Walking up the law school steps I had to use the railing to help myself up but then quickly took my hand away because I thought of all the germs that were resting on it. I noticed from the time it took me to get to the Horseshoe most people were either looking down or on their phones. This made me sad because of how tired and unhappy everyone either coming from or going to class looked on such a beautiful day. The occasional happiness I saw was when people were talking on the phone with someone and smiled to what was said to them. The other occasional happiness is when someone would recognize another person and yell a funny nickname across the street. Those calls got a few strangers to smile.

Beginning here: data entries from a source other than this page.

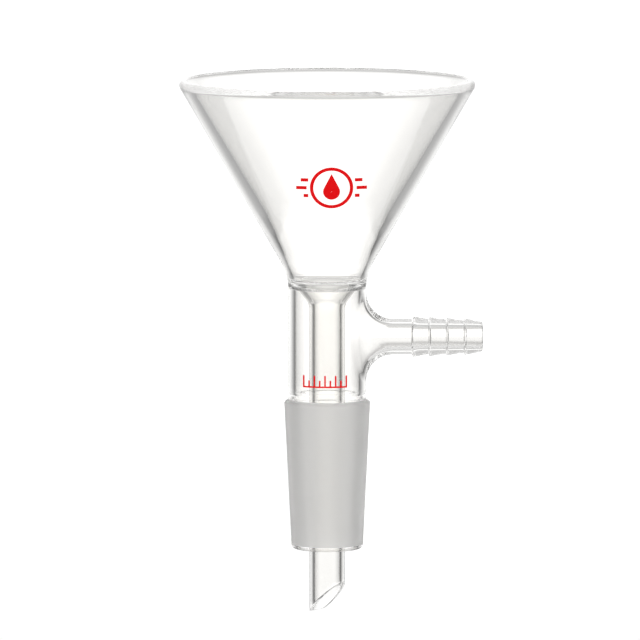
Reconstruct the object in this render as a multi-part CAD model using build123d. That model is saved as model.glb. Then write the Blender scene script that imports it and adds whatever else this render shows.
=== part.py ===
from build123d import *
import math
import os

# A vacuum filter funnel of borosilicate glass, with a 24/40 ground joint and a hose side arm.
# Millimetres. The origin is the centre of the joint's gauge plane, where its taper is 24 mm across.
# +Z runs up the axis to the bowl's rim, and +X runs out along the side arm.

# Ground joint: a standard taper, 24 mm at its large end, 40 mm long, 1 in 10 on the diameter.
JOINT_R = 12.0
JOINT_LENGTH = 40.0
TAPER = 0.05
JOINT_WALL = 1.7
JOINT_END_Z = -41.2
SHOULDER_Z = 0.8
SHOULDER_INNER_Z = -0.2

# Vacuum jacket: the 22 mm tube that joins the bowl to the ground joint.
JACKET_R = 11.0
JACKET_WALL = 2.1
JACKET_BORE_R = JACKET_R - JACKET_WALL
WELD_Z = 2.4
WELD_R = 10.6
WELD_BLEND_Z = 1.0
JACKET_TOP_Z = 32.1

# Side arm, on a boss drawn out of the jacket's wall.
ARM_Z = 18.35
ARM_R = 5.0
ARM_BORE_R = 2.9
BOSS_BLEND = 7.4
BOSS_END_X = 19.0
ARM_END_X = 23.6

# Hose connection: cones that get smaller towards the free end, each with a steep back face. Its bore
# is narrower than the arm's, and opens out to meet it.
BARB_CREST_X = (24.0, 28.55, 33.4, 38.4)
BARB_CREST_R = (5.7, 5.5, 5.3, 5.15)
BARB_VALLEY_R = (4.95, 4.8, 4.5)
BARB_BACK = 0.3
BARB_ROUND = 0.18
HOSE_BORE_R = 2.55
HOSE_THROAT_X = 25.0
HOSE_THROAT_ROUND = 2.0
HOSE_END_X = 43.5
HOSE_END_R = 4.15
HOSE_END_ROUND = 0.6

# Drip stem: a 10 mm tube, flared at the top and cut on a slant at the bottom.
STEM_R = 5.0
STEM_BORE_R = 3.57
STEM_WALL = STEM_R - STEM_BORE_R
FLARE_TOP_Z = 32.5
FLARE_BORE_R = 6.85
FLARE_SLOPE = 0.72
FLARE_BLEND = 2.5
TIP_MIDDLE_Z = -55.5
TIP_END_Z = -59.1
TIP_SLANT_DEG = 46.0
TIP_TURN_DEG = -33.5
TIP_HEEL = 2.5
TIP_ROUND = 0.35

# Ring seal: the web that closes the jacket, carries the bowl and holds the drip stem.
SEAL_TOP_Z = 35.4
FLOOR_ROUND = 1.1
WEB_DROP = 0.3
WEB_ROUND = 0.6

# Bowl: a 60 degree cone with a fire-polished rim. Its wall starts at the top of the ring seal.
CONE_APEX_Z = 16.8
CONE_HALF_DEG = 30.0
NECK_BLEND = 14.0
RIM_R = 41.4
RIM_Z = 90.4
RIM_INNER_ROUND = 0.5
INNER_CONE_R = 18.4
INNER_CONE_Z = 55.5
INNER_CONE_SLOPE = 0.602
INNER_NECK_R = 9.56
INNER_NECK_SLOPE = 0.302
INNER_NECK_BLEND = 70.0

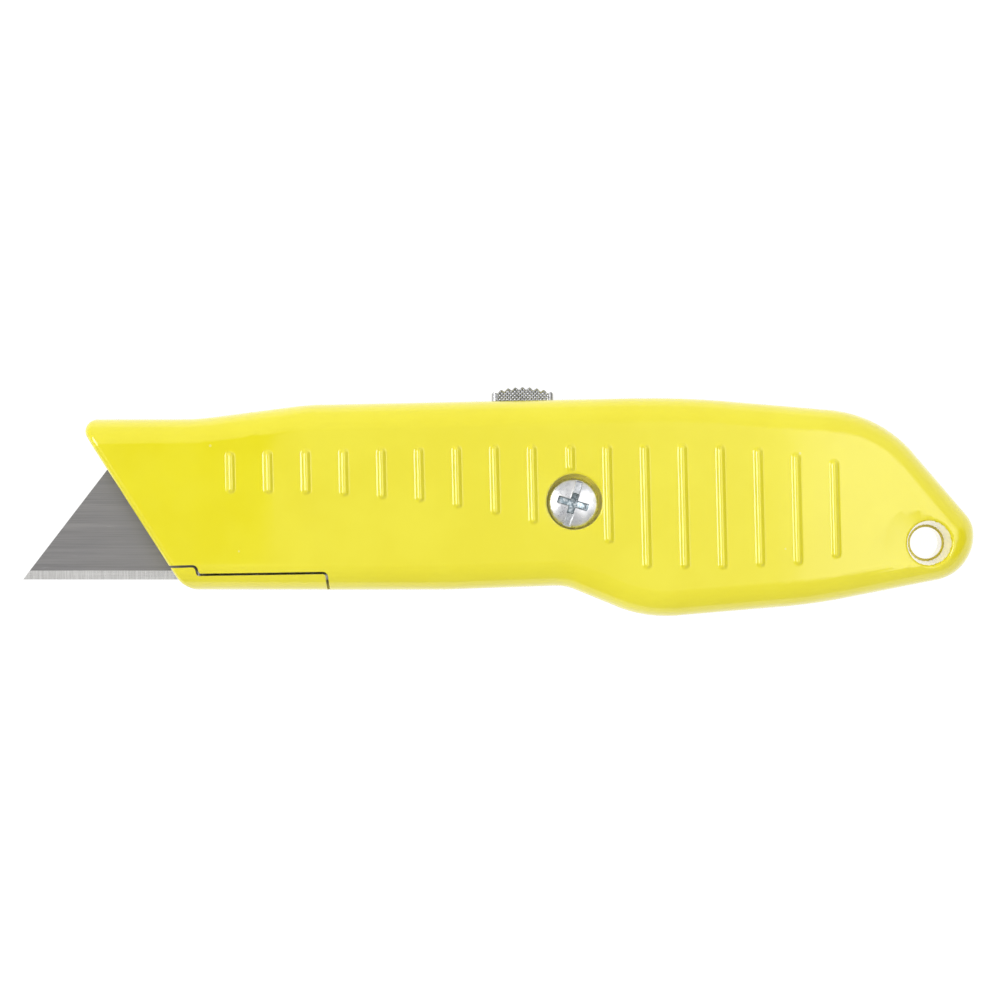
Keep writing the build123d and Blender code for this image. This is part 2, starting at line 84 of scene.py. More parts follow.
# ribs with their cast fillets
RIB_FIRST_X = -56.68
RIB_PITCH = 6.248
RIB_H = 0.453
RIB_HALF = 1.0
RIB_LEAN = 1.4
RIB_TUCK = 0.012  # the fillet's end dips this far into the face
RIB_SINK = 0.12  # and the underside lies this far below it
RIB_TOPS = [8.8, 9.0, 9.2, 9.3, 9.5, 9.6, 9.8, 10.0, 9.9, 10.0, 10.0]
RIB_TOPS += [10.0, 10.1, 9.9, 9.5, 8.6, 7.5]
RIB_FEET = [1.4, 1.3, 1.2, 0.9, 0.4, -0.1, -1.1, -2.2, -3.7, -5.1, -6.9]
RIB_FEET += [-11.1, -11.1, -11.2, -10.8, -10.5, -9.3]
CUT_RIB = 9  # on the cover this rib stops at the rim of the screw's counterbore
CUT_FOOT = 4.95

# clamp screw
HEAD_R = 4.15
HEAD_UNDER = 6.5
HEAD_RIM = 7.8
HEAD_RISE = 0.85
SCREW_TURN = -16.6
SLOT_HALF = 0.53
SLOT_REACH = 3.9
SLOT_DEPTH = 0.75
CROSS_REACH = 2.6
CROSS_DEPTH = 0.95
WELL_DEPTH = 0.75  # how much deeper the cross is at its middle
BURR_H = 0.06
HEAD_ROLL = 0.12  # how far the dome drops over its rolled rim
SHANK_R = 2.0
THREAD_DEPTH = 0.25
THREAD_PITCH = 0.75
SHANK_END = -6.2

# thumb button
BUTTON_X = -8.36
BUTTON_L = 10.3
BUTTON_W = 7.0
BUTTON_TOP = 19.4
BUTTON_FOOT = 15.9
BUTTON_DOME_R = 14.0
BUTTON_CORNER = 0.8
TOOTH_PITCH = 1.2
TOOTH_D = 0.41
TOOTH_FULLNESS = 0.8  # below 1 the teeth are wider than the valleys between them
KNURL_PITCH = 0.62
KNURL_DEPTH = 0.14

# return spring and detent leaf
COIL_FOOT = 7.0
COIL_TOP = 9.0
COIL_R = 0.62
COIL_TURNS = 3.5
WIRE_R = 0.13
LEAF_X = (-5.16, 5.6)
LEAF_Y = 11.7
LEAF_T = 0.4
LEAF_W = 3.7
LEAF_NOSE_X = -2.0
LEAF_NOSE_R = 0.95

# blade
BLADE_EDGE_Y = BLADE_LOW[1]
BEVEL_H = 1.5 * MM
GRIND_BLUR = 0.02 * MM  # half the width over which the ground edge turns into the face


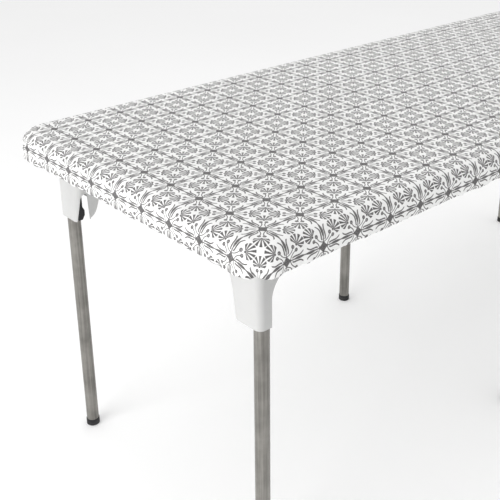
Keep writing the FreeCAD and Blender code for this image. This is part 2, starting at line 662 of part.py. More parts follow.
def make_cloth():
    """Fitted sheet over the top, down the edge, back under the lip, with a folded hem."""
    outer_skin = "-($cloth_gap + $cloth_thickness)"
    inner_skin = "-$cloth_gap"
    bottom = "(%s - $cloth_gap - $cloth_thickness)" % RIM_BOTTOM
    outside = slab("cloth_outside", outer_skin, bottom,
                   "$edge_depth + 2 * ($cloth_gap + $cloth_thickness)")
    skin = size("cloth_gap") + size("cloth_thickness")
    round_edges(outside, "cloth_top_rounding", "$top_round + $cloth_gap + $cloth_thickness",
                level(size("table_height") + skin))
    round_edges(outside, "cloth_rim_rounding", "$rim_round + $cloth_gap + $cloth_thickness",
                level(size("table_height") - size("edge_depth") - skin))
    inside = slab("cloth_inside", inner_skin, "(%s - $cloth_gap)" % RIM_BOTTOM,
                  "$edge_depth + 2 * $cloth_gap")
    round_edges(inside, "lining_top_rounding", "$top_round + $cloth_gap",
                level(size("table_height") + size("cloth_gap")))
    round_edges(inside, "lining_rim_rounding", "$rim_round + $cloth_gap",
                level(size("table_height") - size("edge_depth") - size("cloth_gap")))
    opening = slab("cloth_opening", "$cloth_return", bottom + " - 1", "$cloth_thickness + 2")
    shell = doc.addObject("Part::Cut", "cloth_shell")
    shell.Base, shell.Tool = outside, inside
    skirt = doc.addObject("Part::Cut", "cloth_skirt")
    skirt.Base, skirt.Tool = shell, opening
    # the hem turns down and back outwards round the elastic
    inner_edge = "$cloth_return - $hem_ply"
    fold = ring("hem_fold", inner_edge, "$cloth_return", bottom + " - $hem_depth + 1",
                "$hem_depth - 0.5")
    under = ring("hem_underside", "$cloth_return - $hem_width", "$cloth_return",
                 bottom + " - $hem_depth + 1", "$hem_ply")
    cloth = doc.addObject("Part::MultiFuse", "tablecloth")
    cloth.Shapes = [skirt, fold, under]
    keep(cloth, "tablecloth")
    elastic = ring("hem_elastic", "$cloth_return - $hem_ply - 0.4 - $elastic_width",
                   "$cloth_return - $hem_ply - 0.4",
                   bottom + " - $hem_depth + 1 + $hem_ply + 0.4", "$elastic_thickness")
    return keep(elastic, "hem_elastic")


# ----------------------------------------------------------------------- build it all

make_tabletop()
make_rail("rail_front", -1)
make_rail("rail_back", 1)
for site in SITES:
    make_bracket(*site)
for site in SITES:
    make_leg(*site[:4])
make_pivot_pins()
for site in SITES:
    make_latch(*site)
make_latch_pins()
make_latch_springs()
make_screws()
make_cloth()
doc.recompute()

for item in doc.Objects:
    if "Invalid" in item.State or "Error" in item.State:
        raise RuntimeError("%s did not build: %s" % (item.Label, item.State))

os.makedirs("parts", exist_ok=True)
for label, part in PARTS.items():
    shape = part.Shape
    if shape.isNull() or not shape.isValid() or not shape.Solids:
        raise RuntimeError("%s has no valid solid" % label)
    shape.exportStep(os.path.join("parts", label + ".step"))
    box = shape.BoundBox
    print("%-26s solids %2d  volume %10.1f  x %8.1f..%8.1f  y %7.1f..%7.1f  z %7.1f..%7.1f" % (
        label, len(shape.Solids), shape.Volume, box.XMin, box.XMax, box.YMin, box.YMax,
        box.ZMin, box.ZMax))
print("%d sub-parts" % len(PARTS))
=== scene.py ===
import math

import bpy
import numpy as np
from mathutils import Matrix, Vector


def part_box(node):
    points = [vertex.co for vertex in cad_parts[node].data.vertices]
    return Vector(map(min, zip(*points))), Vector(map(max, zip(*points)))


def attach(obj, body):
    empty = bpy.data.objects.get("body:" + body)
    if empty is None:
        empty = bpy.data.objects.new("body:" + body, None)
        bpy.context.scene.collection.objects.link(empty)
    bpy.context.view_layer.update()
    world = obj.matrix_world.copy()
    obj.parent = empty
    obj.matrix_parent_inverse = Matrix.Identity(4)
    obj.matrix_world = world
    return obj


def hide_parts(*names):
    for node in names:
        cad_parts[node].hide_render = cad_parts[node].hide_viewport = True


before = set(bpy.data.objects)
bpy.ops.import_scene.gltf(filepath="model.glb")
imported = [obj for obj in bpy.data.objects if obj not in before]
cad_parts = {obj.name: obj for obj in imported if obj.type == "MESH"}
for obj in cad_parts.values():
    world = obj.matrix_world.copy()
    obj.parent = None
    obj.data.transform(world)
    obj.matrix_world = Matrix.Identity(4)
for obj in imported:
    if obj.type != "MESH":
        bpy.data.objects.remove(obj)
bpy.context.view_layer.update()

# A six-legged folding table under a fitted, printed cloth with a gathered elastic hem.
# Metres; X along the table, Y across, Z up, floor at z = 0.

scene = bpy.context.scene

# ------------------------------------------------------------------ sizes of the cloth
top_low, top_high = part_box("tabletop")
HALF_LENGTH, HALF_WIDTH, TOP = top_high[0], top_high[1], top_high[2]
RIM = top_low[2]
CORNER = 0.064            # plan radius of the top's corners
TOP_ROUND = 0.022         # rounding along the top edge
RIM_ROUND = 0.003         # rounding along the lower edge
STANDOFF = 0.0009         # middle of the cloth above the plastic
THICKNESS = 0.0008
LIP_RUN = 0.0334          # flat run back under the lip
HEM_TURN = 0.00145        # radius of the turn at the hem
HEM_RUN = 0.0074          # folded hem past its turn
HEM_REACH = CORNER - RIM_ROUND - LIP_RUN
HEM_LEVEL = RIM - STANDOFF - 2 * HEM_TURN
PITCH = 0.0805            # one cell of the print
PRINT_START = (-0.8515, -0.3285)
CORE_STEP = 0.0115        # mesh step on the flat core, about
SPLIT = 3                 # fine columns for each core step; build_cloth relies on three
FAN = 30                  # columns round each corner

# how far the gathers stand off, and how far they spread along the hem
PLEAT_DEPTH = 0.0036      # deep pleats near the hem
FINE_DEPTH = 0.0015       # fine puckers between them
SOFT_DEPTH = 0.0018       # soft swells higher up
CHEEK_DEPTH = 0.0027      # the two cheeks beside each corner's crease
LEAN_SHIFT = 0.020        # how far pleats wander sideways
CORNER_GATHER = 0.085     # how far from a corner the gathers stay strong
TOP_WAVE = 0.00022        # the waves on the flat top

# the elastic inside the hem, and the stitches under it
BAND_LIFT = 0.0008        # band above the hem's lower layer
BAND_START, BAND_END = 0.0003, 0.0062
BAND_THICKNESS = 0.0012
STITCH_REACH = 0.0060
STITCH_GAP = 0.0001       # thread below the cloth's skin

FLOOR_REACH = 40


# ------------------------------------------------------------- seeded, smooth 1-D noise
class Wave:
    """A closed noise along the hem: smooth random heights at uneven steps."""

    def __init__(self, seed, length, spacing):
        rng = np.random.default_rng(seed)
        self.length = length
        count = max(4, int(round(length / spacing)))
        jitter = rng.uniform(-0.33, 0.33, count)
        self.spots = (np.arange(count) + jitter) * length / count
        self.heights = rng.uniform(0.0, 1.0, count)

    def __call__(self, along):
        along = np.mod(along, self.length)
        spots = np.concatenate([self.spots[-1:] - self.length, self.spots,
                                self.spots[:1] + self.length])
        heights = np.concatenate([self.heights[-1:], self.heights, self.heights[:1]])
        right = np.clip(np.searchsorted(spots, along, side="right"), 1, len(spots) - 1)
        share = (along - spots[right - 1]) / (spots[right] - spots[right - 1])
        share = np.clip(share, 0, 1)
        share = share * share * (3 - 2 * share)
        return heights[right - 1] * (1 - share) + heights[right] * share


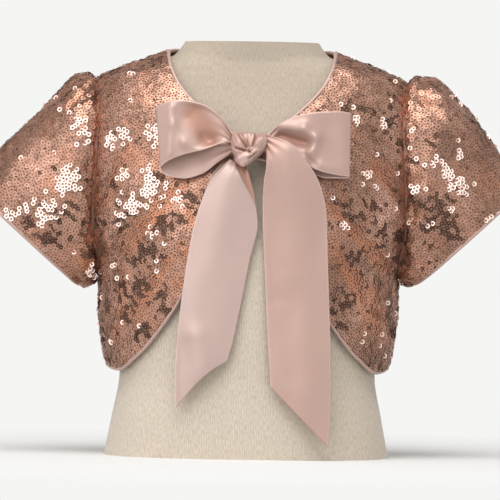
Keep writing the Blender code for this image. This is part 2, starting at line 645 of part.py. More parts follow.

After hearing only the sounds of people’s steps and cars driving by, arriving at the Horseshoe was a relief to see people actually enjoying the weather. Some people had blankets spread out and were enjoying a good book while others were throwing a ball to their dogs. I realized I still had some time before my class started so I decided to sit on a bench and enjoy some of the weather. The bench was nice and warm from the sun and I could even smell someone’s freshly brewed coffee as he walked by me. The laughter and casual conversations going on was a nice way to break up my long walk to class. This walk reminded me that I should enjoy this beautiful campus more often by paying attention to the people and environment around me.